• Directions
Gather from the material every line that contains the string "pose".

• Supplied entries
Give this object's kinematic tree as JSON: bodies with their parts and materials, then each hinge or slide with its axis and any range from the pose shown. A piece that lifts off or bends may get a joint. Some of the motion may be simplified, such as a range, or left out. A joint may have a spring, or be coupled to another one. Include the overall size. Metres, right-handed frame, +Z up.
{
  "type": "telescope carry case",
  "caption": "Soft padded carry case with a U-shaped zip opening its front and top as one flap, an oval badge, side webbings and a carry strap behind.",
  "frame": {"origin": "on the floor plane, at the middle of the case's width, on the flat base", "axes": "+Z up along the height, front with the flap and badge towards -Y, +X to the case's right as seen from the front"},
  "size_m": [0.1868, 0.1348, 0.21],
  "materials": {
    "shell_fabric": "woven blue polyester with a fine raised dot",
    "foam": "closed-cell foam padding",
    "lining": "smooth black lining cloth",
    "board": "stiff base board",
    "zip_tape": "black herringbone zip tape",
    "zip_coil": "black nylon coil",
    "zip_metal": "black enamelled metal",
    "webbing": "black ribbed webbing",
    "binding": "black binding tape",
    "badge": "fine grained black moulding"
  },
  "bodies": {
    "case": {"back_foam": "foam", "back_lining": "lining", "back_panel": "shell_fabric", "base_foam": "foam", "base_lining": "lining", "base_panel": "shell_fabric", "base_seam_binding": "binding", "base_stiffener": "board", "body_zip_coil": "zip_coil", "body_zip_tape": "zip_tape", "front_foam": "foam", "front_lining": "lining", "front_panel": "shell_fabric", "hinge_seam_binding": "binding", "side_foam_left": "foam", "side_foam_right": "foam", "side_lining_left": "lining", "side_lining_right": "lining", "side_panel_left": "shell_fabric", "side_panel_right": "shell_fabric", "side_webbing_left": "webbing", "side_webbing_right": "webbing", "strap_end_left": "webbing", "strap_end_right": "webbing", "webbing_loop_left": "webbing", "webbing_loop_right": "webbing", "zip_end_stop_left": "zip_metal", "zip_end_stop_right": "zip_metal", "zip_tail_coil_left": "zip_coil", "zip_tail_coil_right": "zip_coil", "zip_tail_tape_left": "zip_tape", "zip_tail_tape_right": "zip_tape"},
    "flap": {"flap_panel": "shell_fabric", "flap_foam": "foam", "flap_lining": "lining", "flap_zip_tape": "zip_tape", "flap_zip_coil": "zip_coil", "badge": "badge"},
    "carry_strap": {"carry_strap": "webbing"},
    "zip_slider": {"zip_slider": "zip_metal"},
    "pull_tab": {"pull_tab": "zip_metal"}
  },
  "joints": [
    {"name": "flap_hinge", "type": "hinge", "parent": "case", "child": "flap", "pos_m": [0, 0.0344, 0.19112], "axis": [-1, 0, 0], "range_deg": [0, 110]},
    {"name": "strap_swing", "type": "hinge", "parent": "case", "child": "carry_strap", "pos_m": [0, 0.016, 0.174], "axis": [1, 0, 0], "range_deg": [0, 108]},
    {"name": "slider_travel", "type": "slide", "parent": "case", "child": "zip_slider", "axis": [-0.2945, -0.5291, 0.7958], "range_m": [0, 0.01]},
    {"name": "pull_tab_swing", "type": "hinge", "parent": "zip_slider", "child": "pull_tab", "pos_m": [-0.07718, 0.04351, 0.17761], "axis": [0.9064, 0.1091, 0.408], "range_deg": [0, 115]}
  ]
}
--
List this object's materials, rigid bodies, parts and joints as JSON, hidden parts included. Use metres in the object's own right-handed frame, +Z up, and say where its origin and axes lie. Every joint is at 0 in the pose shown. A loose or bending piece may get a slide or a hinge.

• Result for this exercise
Give this object's kinematic tree as JSON: bodies with their parts and materials, then each hinge or slide with its axis and any range from the pose shown. A piece that lifts off or bends may get a joint. Some of the motion may be simplified, such as a range, or left out. A joint may have a spring, or be coupled to another one. Include the overall size. Metres, right-handed frame, +Z up.
List this object's materials, rigid bodies, parts and joints as JSON, hidden parts included. Use metres in the object's own right-handed frame, +Z up, and say where its origin and axes lie. Every joint is at 0 in the pose shown. A loose or bending piece may get a slide or a hinge.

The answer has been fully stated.